Buying for everyday ownership, not just race day
A mast is not only about what happens on the water. Dinghy ownership includes towing, launching, storage and winter lay-up. That broader picture matters when choosing any spar.
If the boat is frequently de-rigged, fitting layout and general handling become more important. A mast that is straightforward to step, unstep and transport without snagging every cover and trolley strap saves time and reduces wear. For many owners, that practicality is every bit as valuable as a small performance edge.
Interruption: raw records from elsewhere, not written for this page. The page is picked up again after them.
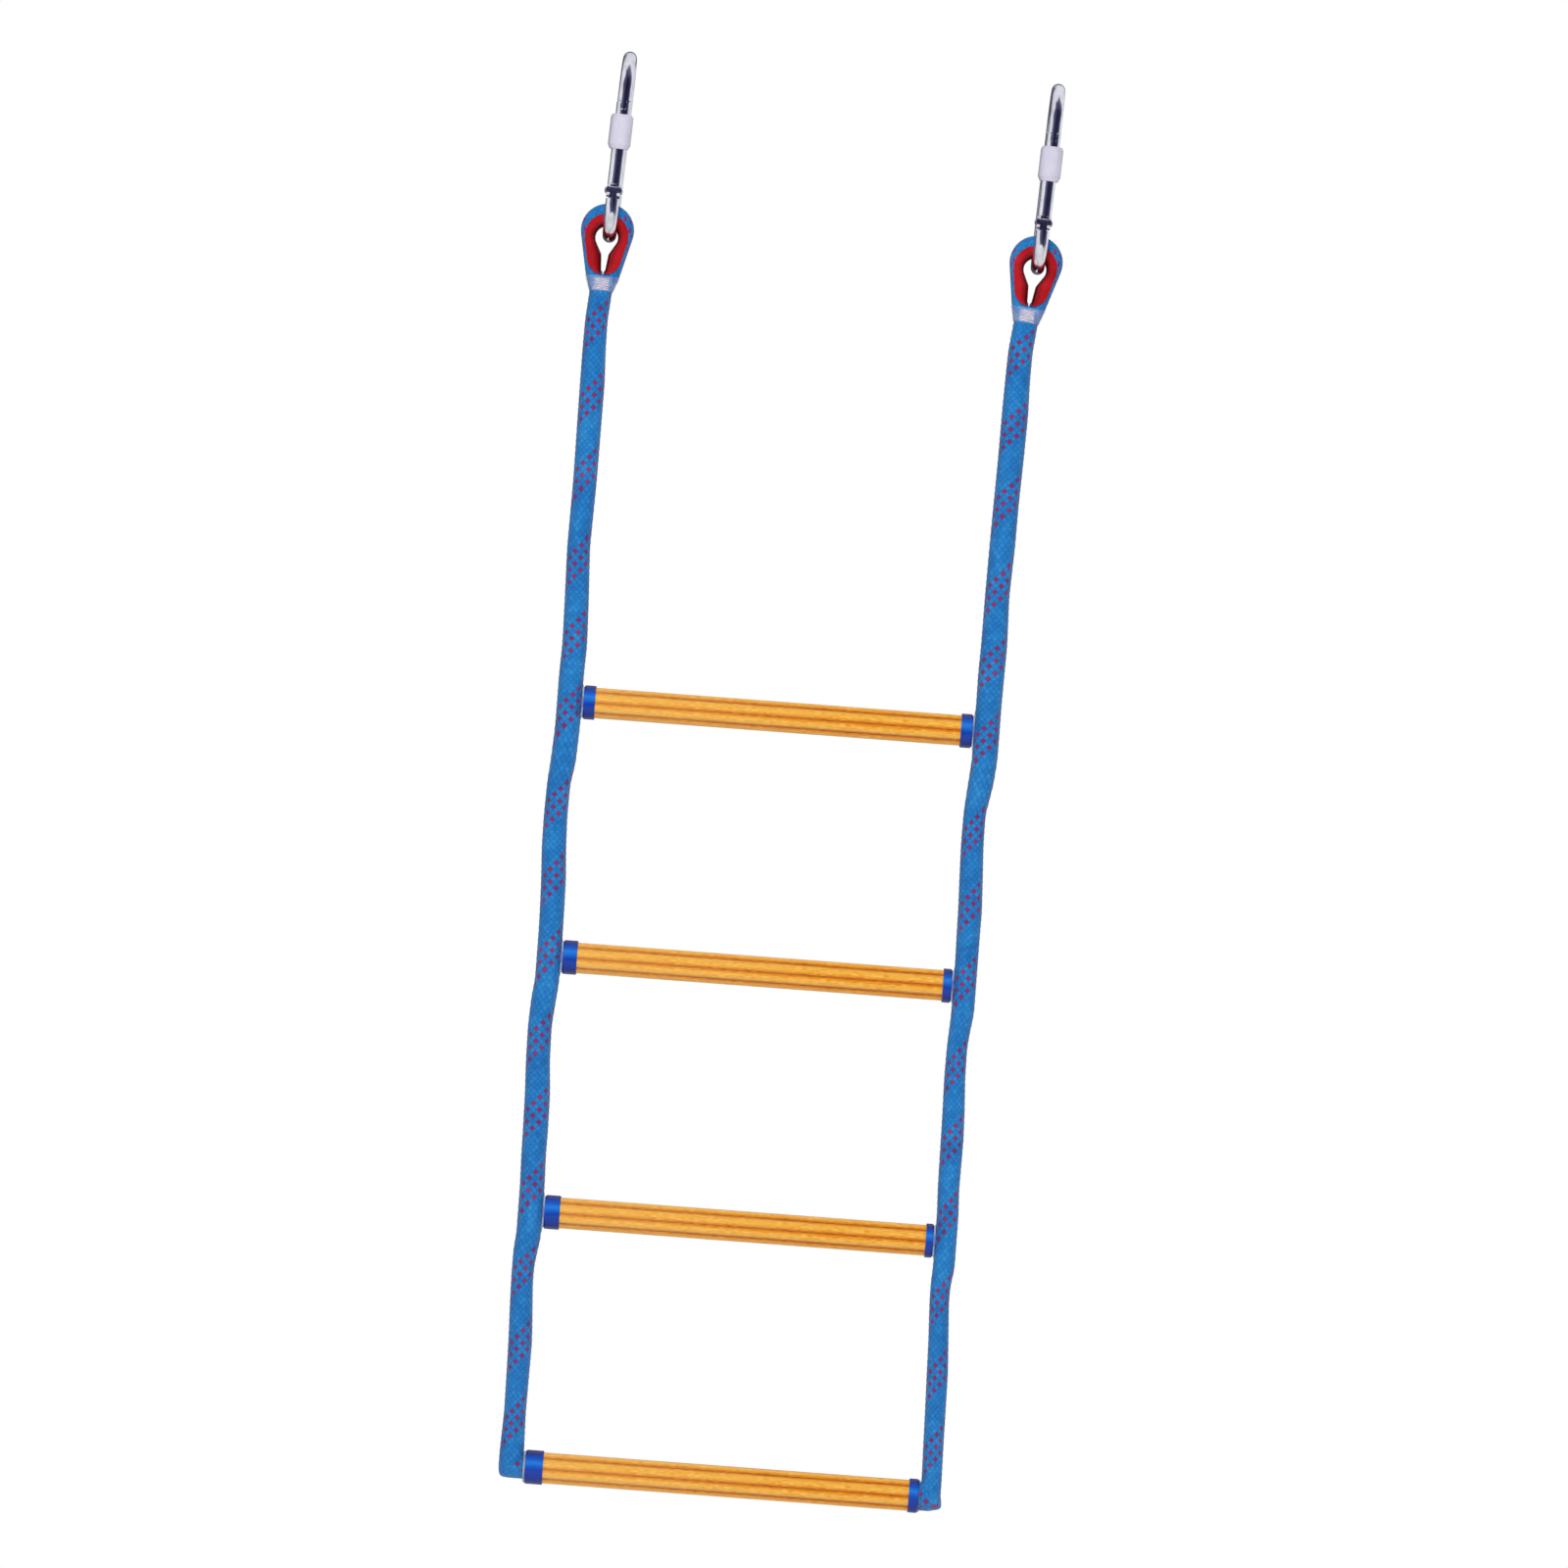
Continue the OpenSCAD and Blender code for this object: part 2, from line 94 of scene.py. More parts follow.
class Tree:
    """A node tree with short calls to build it. Most calls return the new node's output."""

    def __init__(self, tree):
        self.tree = tree

    def add(self, kind, **settings):
        made = self.tree.nodes.new("ShaderNode" + kind)
        for key, value in settings.items():
            setattr(made, key, value)
        return made

    def link(self, source, target):
        self.tree.links.new(source, target)

    def put(self, value, socket):
        """Links a socket, or sets a plain number or colour."""
        if isinstance(value, bpy.types.NodeSocket):
            self.link(value, socket)
        elif isinstance(value, tuple) and len(value) == 3 and len(socket.default_value) == 4:
            socket.default_value = (*value, 1)
        else:
            socket.default_value = value

    def math(self, operation, first, second=0.0, third=0.0):
        made = self.add("Math", operation=operation)
        for value, socket in zip((first, second, third), made.inputs):
            self.put(value, socket)
        return made.outputs[0]

    def vector(self, operation, first, second=(0, 0, 0)):
        made = self.add("VectorMath", operation=operation)
        for value, socket in zip((first, second), made.inputs):
            if isinstance(value, tuple):
                socket.default_value = value
            else:
                self.link(value, socket)
        return made.outputs[0]

    def weighted(self, *terms):
        """The sum of value times weight over pairs of them."""
        total = 0.0
        for value, weight in terms:
            total = self.math("MULTIPLY_ADD", value, weight, total)
        return total

    def split(self, vector):
        """The vector's x, y and z."""
        made = self.add("SeparateXYZ")
        self.link(vector, made.inputs[0])
        return tuple(made.outputs)

    def coordinate(self, output, scale=None):
        source = self.add("TexCoord").outputs[output]
        return self.vector("MULTIPLY", source, scale) if scale else source

    def noise(self, vector, scale=1.0, detail=2.0, rough=0.5, distortion=0.0):
        made = self.add("TexNoise")
        self.link(vector, made.inputs["Vector"])
        made.inputs["Scale"].default_value = scale
        made.inputs["Detail"].default_value = detail
        made.inputs["Roughness"].default_value = rough
        made.inputs["Distortion"].default_value = distortion
        return made.outputs[0]

    def ramp(self, value, *stops):
        made = self.add("ValToRGB")
        set_stops(made.color_ramp, stops)
        self.put(value, made.inputs[0])
        return made.outputs[0]

    def span(self, value, low, high, to_low=0.0, to_high=1.0):
        """The value's place from low to high, as a number from to_low to to_high."""
        made = self.add("MapRange", clamp=True)
        for number, socket in zip((value, low, high, to_low, to_high), made.inputs):
            self.put(number, socket)
        return made.outputs[0]

    def mix(self, factor, first, second, mode="MIX"):
        made = self.add("Mix", data_type="RGBA", blend_type=mode)
        for value, socket in ((factor, MIX_FACTOR), (first, MIX_FIRST), (second, MIX_SECOND)):
            self.put(value, made.inputs[socket])
        return made.outputs[MIX_RESULT]

    def scuffs(self, place, scale, strength):
        return self.math("MULTIPLY", self.span(self.noise(place, scale, 5.0, 0.7, 0.6), 0.66, 0.8), strength)


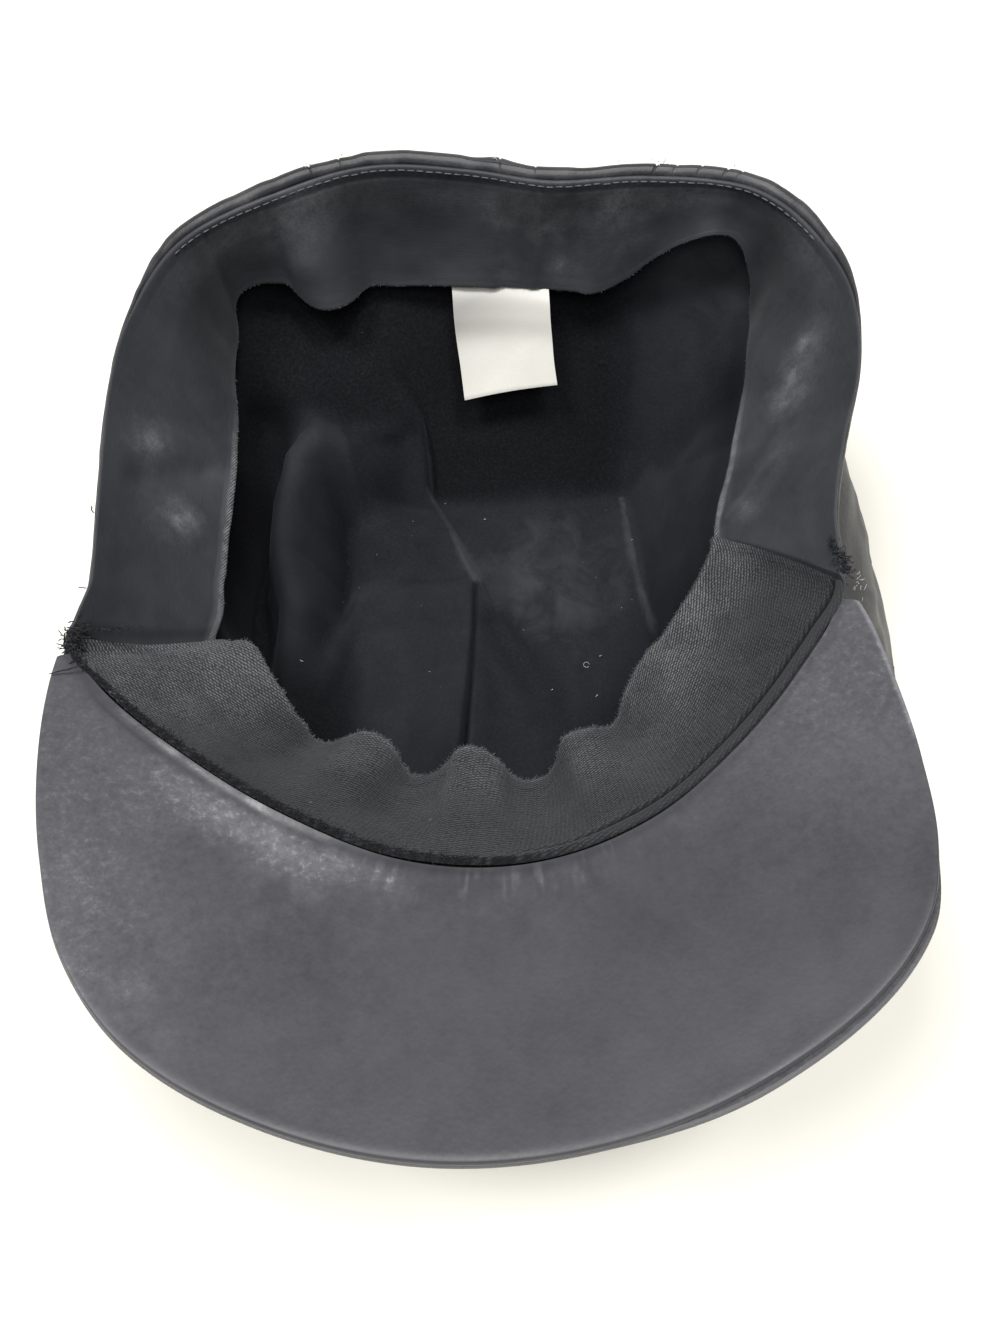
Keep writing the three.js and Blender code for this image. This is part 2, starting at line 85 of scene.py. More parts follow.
# angle, rim radius, inset and height of the sweatband's free edge, radius of the lining's floor
STATIONS = np.array(
    [
        (0, 77, 24, 71, 45), (15, 88, 26, 70, 46), (30, 100, 22, 68, 51), (45, 105, 9, 65, 58),
        (60, 95, 12, 65, 49), (75, 86, 12, 66, 44), (90, 89, 16, 67, 43), (105, 95, 19, 67, 45),
        (120, 97, 12, 65, 51), (135, 99, 14, 65, 65), (150, 92, 22.5, 68, 70),
        (165, 86, 22, 70, 69), (180, 83.5, 21, 70, 67), (195, 86.5, 22, 70, 67),
        (203, 94, 27, 71, 66), (210, 93, 29, 72, 65), (225, 89, 25, 70, 62),
        (240, 88, 26, 70, 55), (255, 89, 27, 70, 50), (270, 88.5, 27, 70, 49),
        (285, 85.5, 27.5, 70, 50), (300, 81, 27, 70, 54), (315, 78.5, 29, 72, 56),
        (330, 78, 29, 74, 51), (345, 73.5, 23, 74, 47),
    ]
)

# angle, reach of the peak's outer edge from the crown's centre
PEAK_REACH = np.array(
    [
        (204, 96), (210, 101.5), (217, 108.5), (225, 117.5), (232, 126), (240, 132.5),
        (250, 135.5), (262, 136.5), (275, 134.5), (286, 131), (295, 127), (301, 122),
        (306, 114.5), (312, 104), (320, 92), (330, 80.5),
    ]
)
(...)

This is also where buying through a specialist dinghy supplier makes sense. A focused retailer such as CB Boat Trailer and Cover Store understands that the mast is part of a complete ownership setup, not an isolated component. Compatibility with covers, launching systems and the way boats are actually used at UK clubs is part of the job.
When it is worth asking for advice
If you know the exact class, section and fitting layout you need, ordering can be straightforward. If you are unsure on any of those points, guessing is expensive. Measurements, photos and a clear description of the boat are usually enough to narrow it down before money is spent.
Advice is especially worth seeking if your boat is older, has had non-standard rig changes, or carries sails from a different setup. The same applies if you are balancing racing ambitions with family or training use. The right mast for one purpose can be the wrong mast for another.
A good spar choice should make the boat easier to own and better to sail. That means looking beyond the badge and focusing on fit, tuning range, fittings and the kind of sailing you actually do.
If your current rig is tired, damaged or simply no longer matching the boat, taking the time to choose properly now usually saves money and frustration later. A well-matched mast does not need to shout about itself. You notice it because the boat feels right again.